La de Djandoubi sería la segunda y última cabeza que haría rodar Chevalier, por entonces -y desde hacía tan sólo un año- “Señor de París” o Ejecutor Jefe de Francia. Oficializado en 1870, el cargo se transmitía por designación y privilegiando los lazos familiares. De igual manera que él lo había heredado del tío de su esposa, André Obrecht, el sobrio verdugo preparaba la sucesión para su hijo, Eric, otro de los testigos de aquella madrugada del verano de 1977.
En su célebre Vigilar y Castigar, el filósofo e historiador Michel Foucault analiza los modernos mecanismos y dispositivos de control estatales en contraposición a los suplicios que desde la Edad Media eran utilizados como riguroso modelo de demostración penal sobre los cuerpos de los reos. Las torturas, vejaciones y ejecuciones públicas no sólo debían reparar el daño cometido, suponían una suerte de venganza a la ofensa que se había cometido contra el rey o príncipe. Se trataba de un ritual político y ejercicio ejemplificador para el resto de la población.
La desigualdad característica de aquel régimen -en el que un individuo moría de acuerdo al estatus o estamento en que nacía- se condecía con las formas de castigo. Salvo en muy raras ocasiones, los aristócratas estaban exentos de maltrato físico y humillaciones públicas y, cuando eran condenados a muerte, eran decapitados, método rápido e indoloro a manos de un experto.

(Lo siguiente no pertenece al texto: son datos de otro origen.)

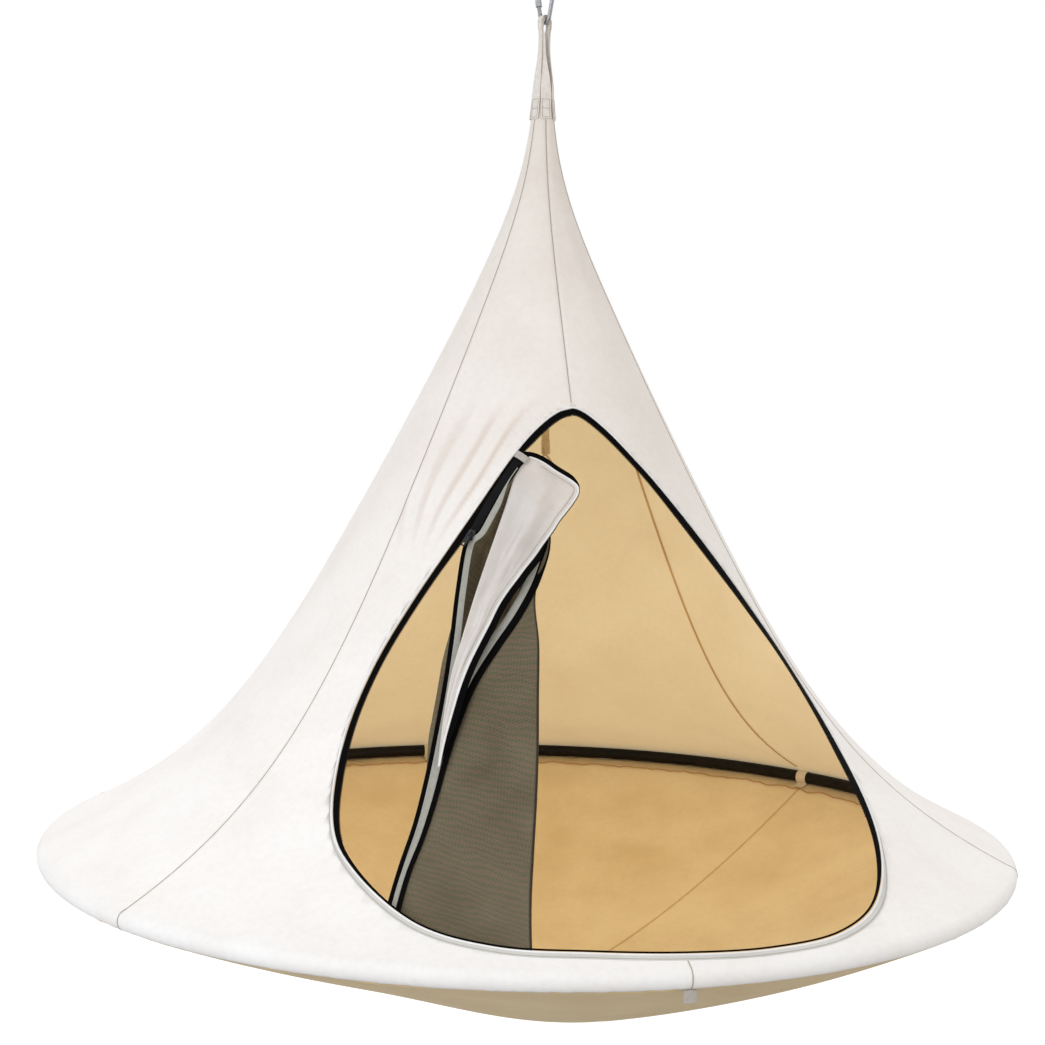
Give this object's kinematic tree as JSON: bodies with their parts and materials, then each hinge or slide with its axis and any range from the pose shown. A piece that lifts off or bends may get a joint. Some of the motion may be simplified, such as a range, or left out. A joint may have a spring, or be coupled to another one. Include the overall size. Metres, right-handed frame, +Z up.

En cambio, hombres y mujeres del pueblo sí sufrían brutales torturas previa horca, descuartizamiento u hoguera.
Liberté, égalité, fraternité
Ya con el avance de la Ilustración y su ideario humanista, juristas y pensadores comenzaron a poner en cuestión los privilegios de cuna y desigualdades, en particular los relacionados a la ejecución de la pena máxima.
Sin embargo, fue recién en la Revolución Francesa -en una de las primeras sesiones de la Asamblea Nacional Constituyente, el 10 octubre de 1789, durante el debate sobre el nuevo Código Penal republicano- que el cirujano y diputado Joseph Ignace Guillotin planteó: “los delitos del mismo género se castigarán con el mismo género de pena, sea cual sea el rango o condición del culpable”.

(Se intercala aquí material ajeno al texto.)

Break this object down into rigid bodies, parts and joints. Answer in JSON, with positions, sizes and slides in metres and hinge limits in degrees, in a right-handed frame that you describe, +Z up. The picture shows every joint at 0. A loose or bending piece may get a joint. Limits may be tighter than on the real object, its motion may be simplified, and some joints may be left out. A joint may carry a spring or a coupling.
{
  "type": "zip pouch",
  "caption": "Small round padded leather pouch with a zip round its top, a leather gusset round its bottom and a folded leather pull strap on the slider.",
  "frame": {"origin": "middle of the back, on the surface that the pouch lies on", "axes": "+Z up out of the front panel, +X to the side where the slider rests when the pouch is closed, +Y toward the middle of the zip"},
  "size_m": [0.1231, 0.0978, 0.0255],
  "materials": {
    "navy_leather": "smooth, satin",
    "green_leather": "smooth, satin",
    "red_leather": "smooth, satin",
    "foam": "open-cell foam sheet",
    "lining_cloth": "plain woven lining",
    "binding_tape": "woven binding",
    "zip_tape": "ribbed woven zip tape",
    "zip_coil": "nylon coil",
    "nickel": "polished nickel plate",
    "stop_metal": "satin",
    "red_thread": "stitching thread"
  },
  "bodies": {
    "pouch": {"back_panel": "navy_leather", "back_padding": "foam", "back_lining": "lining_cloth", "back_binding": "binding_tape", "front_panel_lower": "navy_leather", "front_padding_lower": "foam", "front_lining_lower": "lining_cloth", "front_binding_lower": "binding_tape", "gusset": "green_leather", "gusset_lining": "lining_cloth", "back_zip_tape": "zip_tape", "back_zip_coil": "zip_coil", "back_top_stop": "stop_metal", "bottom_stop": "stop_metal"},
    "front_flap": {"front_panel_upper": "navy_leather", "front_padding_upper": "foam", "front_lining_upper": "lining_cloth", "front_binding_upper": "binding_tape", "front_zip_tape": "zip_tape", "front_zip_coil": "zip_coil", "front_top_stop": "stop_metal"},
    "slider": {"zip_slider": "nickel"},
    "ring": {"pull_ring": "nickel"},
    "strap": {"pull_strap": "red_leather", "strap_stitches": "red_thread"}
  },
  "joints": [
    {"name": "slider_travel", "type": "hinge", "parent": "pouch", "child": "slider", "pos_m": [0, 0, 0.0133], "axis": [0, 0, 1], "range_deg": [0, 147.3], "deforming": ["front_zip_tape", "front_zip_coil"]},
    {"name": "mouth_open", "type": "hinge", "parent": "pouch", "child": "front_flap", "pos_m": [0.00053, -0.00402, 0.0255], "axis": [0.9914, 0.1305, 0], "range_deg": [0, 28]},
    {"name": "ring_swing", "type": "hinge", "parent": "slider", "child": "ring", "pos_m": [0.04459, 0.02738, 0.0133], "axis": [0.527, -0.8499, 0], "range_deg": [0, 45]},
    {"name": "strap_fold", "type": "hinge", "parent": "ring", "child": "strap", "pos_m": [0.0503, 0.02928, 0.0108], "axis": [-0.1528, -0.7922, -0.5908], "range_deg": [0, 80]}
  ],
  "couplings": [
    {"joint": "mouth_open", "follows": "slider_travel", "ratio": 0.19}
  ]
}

La redacción final del código, aprobado el 25 de septiembre de 1791, dice en sus artículos: “La pena de muerte consistirá en la simple privación de la vida, sin que nunca se pueda ejercer ninguna tortura hacia los condenados. A todo condenado se le cortará el cuello”.
Luego de varias pruebas en cadáveres y una modificación clave que devino en una de las más grandes ironías del destino en la historia moderna, la máquina mortal se instaló en la plaza de Grève, frente al Ayuntamiento de París. El 25 de abril de 1792 Nicolas-Jacques Pelletier, condenado por robo a mano armada, se convirtió en el primer ejecutado mediante el nuevo procedimiento. En los años venideros, durante el periodo revolucionario conocido como “El Terror”, se convertiría en ícono de la radicalización revolucionaria: desde septiembre de 1793 hasta la primavera de 1794, fueron ajusticiadas mediante guillotina unas 16.594 personas en toda Francia.

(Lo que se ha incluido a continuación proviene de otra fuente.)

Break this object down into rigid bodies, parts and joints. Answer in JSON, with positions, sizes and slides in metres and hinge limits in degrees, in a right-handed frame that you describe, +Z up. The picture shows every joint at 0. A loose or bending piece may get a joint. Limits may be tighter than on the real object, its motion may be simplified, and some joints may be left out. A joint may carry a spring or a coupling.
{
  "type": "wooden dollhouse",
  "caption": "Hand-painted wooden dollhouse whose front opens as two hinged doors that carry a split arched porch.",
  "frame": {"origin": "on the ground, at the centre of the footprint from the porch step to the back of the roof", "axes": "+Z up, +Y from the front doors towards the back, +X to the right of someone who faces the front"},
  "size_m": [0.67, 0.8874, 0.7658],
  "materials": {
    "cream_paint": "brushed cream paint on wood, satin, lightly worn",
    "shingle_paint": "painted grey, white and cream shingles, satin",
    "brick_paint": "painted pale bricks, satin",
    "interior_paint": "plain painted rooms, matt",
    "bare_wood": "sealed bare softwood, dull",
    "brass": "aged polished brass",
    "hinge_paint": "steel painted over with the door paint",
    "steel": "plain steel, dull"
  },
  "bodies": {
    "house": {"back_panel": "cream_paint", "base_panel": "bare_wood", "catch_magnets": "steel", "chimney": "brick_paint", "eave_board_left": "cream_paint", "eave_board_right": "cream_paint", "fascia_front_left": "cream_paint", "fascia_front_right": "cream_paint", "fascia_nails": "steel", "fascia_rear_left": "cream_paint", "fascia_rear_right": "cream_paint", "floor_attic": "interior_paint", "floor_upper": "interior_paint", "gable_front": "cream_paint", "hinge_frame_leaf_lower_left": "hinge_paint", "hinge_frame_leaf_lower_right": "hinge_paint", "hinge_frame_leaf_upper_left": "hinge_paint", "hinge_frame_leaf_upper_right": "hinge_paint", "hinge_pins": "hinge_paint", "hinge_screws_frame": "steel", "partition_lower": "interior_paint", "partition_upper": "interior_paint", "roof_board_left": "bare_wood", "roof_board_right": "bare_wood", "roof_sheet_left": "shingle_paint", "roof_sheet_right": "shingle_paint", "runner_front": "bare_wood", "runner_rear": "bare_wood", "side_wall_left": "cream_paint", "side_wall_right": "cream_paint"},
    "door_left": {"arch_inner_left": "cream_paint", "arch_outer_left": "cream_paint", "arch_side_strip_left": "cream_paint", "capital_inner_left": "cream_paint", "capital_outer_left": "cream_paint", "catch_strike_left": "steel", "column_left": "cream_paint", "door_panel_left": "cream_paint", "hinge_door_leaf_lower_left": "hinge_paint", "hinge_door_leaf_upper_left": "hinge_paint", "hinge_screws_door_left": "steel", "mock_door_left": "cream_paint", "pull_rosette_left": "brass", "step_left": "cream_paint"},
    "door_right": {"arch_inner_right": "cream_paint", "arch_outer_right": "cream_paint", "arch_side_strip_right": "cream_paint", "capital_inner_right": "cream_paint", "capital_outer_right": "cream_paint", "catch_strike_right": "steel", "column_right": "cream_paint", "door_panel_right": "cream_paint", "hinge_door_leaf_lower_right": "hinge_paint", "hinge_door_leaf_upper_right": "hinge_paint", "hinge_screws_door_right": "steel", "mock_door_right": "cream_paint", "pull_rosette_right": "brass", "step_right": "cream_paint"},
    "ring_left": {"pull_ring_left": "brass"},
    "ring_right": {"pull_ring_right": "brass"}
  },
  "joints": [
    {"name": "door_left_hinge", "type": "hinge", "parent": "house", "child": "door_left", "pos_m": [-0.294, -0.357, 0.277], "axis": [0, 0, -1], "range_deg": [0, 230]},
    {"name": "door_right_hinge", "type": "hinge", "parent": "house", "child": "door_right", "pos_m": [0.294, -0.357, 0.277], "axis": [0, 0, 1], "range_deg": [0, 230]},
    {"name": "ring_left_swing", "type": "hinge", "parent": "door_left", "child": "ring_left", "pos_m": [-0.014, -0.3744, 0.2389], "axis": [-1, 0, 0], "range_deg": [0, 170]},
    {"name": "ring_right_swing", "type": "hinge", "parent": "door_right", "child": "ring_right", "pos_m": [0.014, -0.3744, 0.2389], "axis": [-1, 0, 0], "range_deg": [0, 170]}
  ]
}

Si bien regiones que hoy conocemos como Reino Unido, Bélgica, Suecia, Italia y Alemania ya contaban con dispositivos similares, fue la Francia revolucionaria y Guillotin quienes inmortalizaron esta máquina de muerte. Pero todavía faltaba un condimento para que aquel tiempo clave en la historia de occidente quedara sellado con la inmortalidad.
Es que tras las primeras pruebas con animales y personas muertas, ingenieros y cirujanos republicanos cayeron en la cuenta de la fiabilidad de las hojas horizontales utilizadas hasta entonces. Y fue en la solución -o mejor dicho, en su autor- donde radicó la prometida ironía: el propio Luis XVI, por entonces rey de Francia, habría encomendado inclinar el filo para separar de manera eficaz e indolora la cabeza del cuerpo ajusticiado.
Fue el antecesor de Marcel Chevalier, Charles-Henri Sanson quien relató en sus memorias apócrifas -redactadas y publicadas por su nieto en 1889- aquella recomendación monárquica. El mismo verdugo que había dado muerte a miles bajo sus órdenes, fue el encargado de accionar la guillotina que el 21 de enero de 1793 cayó sobre el cuello del ciudadano Luis Capeto (apellido de la familia real), otrora Luis XVI, soberano absoluto de Francia y Navarra.
Tras la decapitación, un joven miembro de la Guardia Nacional -milicia ciudadana de la revolución- recogió la ensangrentada cabeza y la mostró al pueblo. Las crónicas cuentan que mientras unos vivaban la república y entonaban La Marsellesa, otros se afanaban en recoger y hasta en probar la sangre que chorreaba del cadalso. La euforia no era exagerada: para los primeros, se trataba del fin de un régimen y un paso más hacia las tan soñadas “libertad, igualdad y fraternidad” entre ciudadanos; para los segundos, la única oportunidad de probar aquel flujo, acaso divino, que corría por venas reales.